Planifier efficacement une leçon inversée : méthode et conseils à suivre

En 2012, une école du Colorado a constaté que ses élèves obtenaient de meilleurs résultats aux examens après avoir suivi un dispositif où les cours magistraux étaient remplacés par des vidéos à visionner à la maison. Pourtant, certains enseignants continuent d’estimer que ce modèle bouleverse trop radicalement les repères traditionnels. La mise en place de ce type d’organisation pédagogique repose sur des ajustements concrets, des ressources précises et des choix méthodiques. Déterminer le bon équilibre entre autonomie des apprenants et accompagnement personnalisé reste l’un des principaux défis.
Plan de l'article
La classe inversée : origines, principes et évolution
La classe inversée, ou flipped classroom, n’a rien d’un simple effet de mode. Née aux États-Unis dans les années 1990, elle doit beaucoup aux expérimentations d’Eric Mazur à Harvard et à la démarche concrète de Jonathan Bergmann et Aaron Sams, deux enseignants du Colorado qui posent les bases du concept : acquisition des fondamentaux à la maison, mise en pratique et réflexion au sein de la classe.

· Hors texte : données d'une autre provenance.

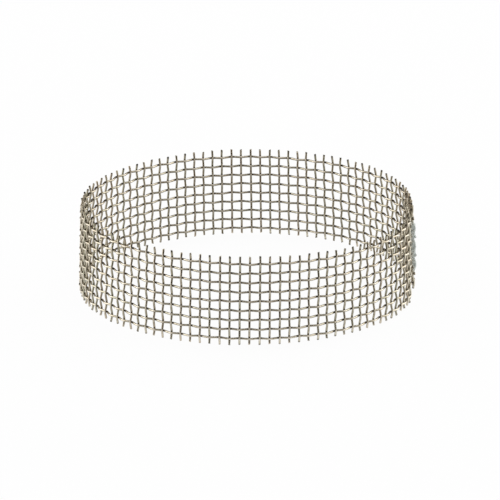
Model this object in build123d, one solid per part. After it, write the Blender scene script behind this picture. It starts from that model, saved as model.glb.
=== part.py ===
from build123d import *
from math import atan2, cos, degrees, floor, pi, radians, sin, sqrt
import os

# Vent insect screen: a strip of plain-woven steel wire cloth, rolled up into an open ring.
# Millimetres, +Z up. The ring stands on the cut lower ends of its upright wires.

# Wire cloth
wire_diameter = 0.55
upright_pitch = 2.54          # along the strip, ten meshes to the inch
ring_wire_pitch = 2.48        # up the strip, a little closer than along it
ring_wire_count = 9
bottom_free_end = 1.6         # of the uprights, below the lowest ring wire
top_free_end = 1.9            # of the uprights, above the highest ring wire
side_free_end = 1.3           # of the ring wires, before the first upright

# Ring that the strip is rolled into
inside_diameter = 83.0        # where the turn begins; it widens by one layer on the way round
seam_overlap = 8.2            # of the strip's outer end over its inner end
inner_end_azimuth = 8.0       # degrees from +X towards +Y

# Clearances
crossing_clearance = 0.02     # between two wires where they cross
layer_clearance = 0.06        # between the two layers of cloth at the seam

# Sizes that follow
cloth_thickness = 3 * wire_diameter + 2 * crossing_clearance
crimp = wire_diameter + crossing_clearance
screen_height = bottom_free_end + (ring_wire_count - 1) * ring_wire_pitch + top_free_end
first_radius = (inside_diameter + cloth_thickness) / 2
growth = (cloth_thickness + layer_clearance) / (2 * pi)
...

De là, un glissement s’opère : l’enseignant cesse d’être le seul détenteur du savoir. Il organise, guide, ouvre des espaces de discussion et de confrontation d’idées.
A lire en complément : Comment bien concevoir une organisation funéraire en Bretagne ?
L’essentiel ? Réserver la maison à la découverte individuelle, prendre appui sur les acquis lors des temps partagés. L’élève découvre le cours en autonomie par une vidéo, une ressource audio, ou un texte, pour dégager ensuite du temps collectif et manipuler réellement les notions. Sous ce format, l’enseignant se transforme : il accompagne, relance, écoute, ajuste. La pédagogie inversée favorise l’esprit critique, encourage l’autonomie et redéfinit en douceur les frontières entre théorie et mise en pratique.
Ce modèle ne se limite plus aux vidéos. Il évolue et s’enrichit : lectures dirigées, balados, échanges en ligne, forums de discussion. Le numérique démultiplie les angles d’attaque sans jamais remplacer la nécessité d’une préparation rigoureuse, pensée en lien avec les réels besoins des élèves.
A lire aussi : Comment trouver la nounou idéale pour vos enfants ?
Quels bénéfices et défis pour les enseignants et les élèves ?
Ce renversement de perspective bouleverse les habitudes : fini le cours magistral figé, l’heure est à l’interaction. Au quotidien, l’enseignant construit des séquences, réfléchit chaque étape, prévoit les ressources et centralise les questions en amont. Libéré du flux de parole, il investit le rôle d’animateur et de soutien. Les séances deviennent alors de véritables ateliers où se croisent échanges, expérimentations, recherches collectives.
Ce changement offre de réelles opportunités aux élèves : ils apprennent à s’organiser, à prioriser, à se confronter à la matière dans des conditions nouvelles. Gérer sa charge de travail, structurer ses efforts, regarder une vidéo un soir, revenir sur un point obscur : l’autonomie grandit petit à petit. Cela demande certes de la volonté et parfois un accompagnement serré, mais l’investissement des élèves se renforce, la confiance se développe, même l’erreur prend une autre dimension et devient terrain d’apprentissage. Avancés et débutants peuvent évoluer à leur rythme, sans subir le même moule.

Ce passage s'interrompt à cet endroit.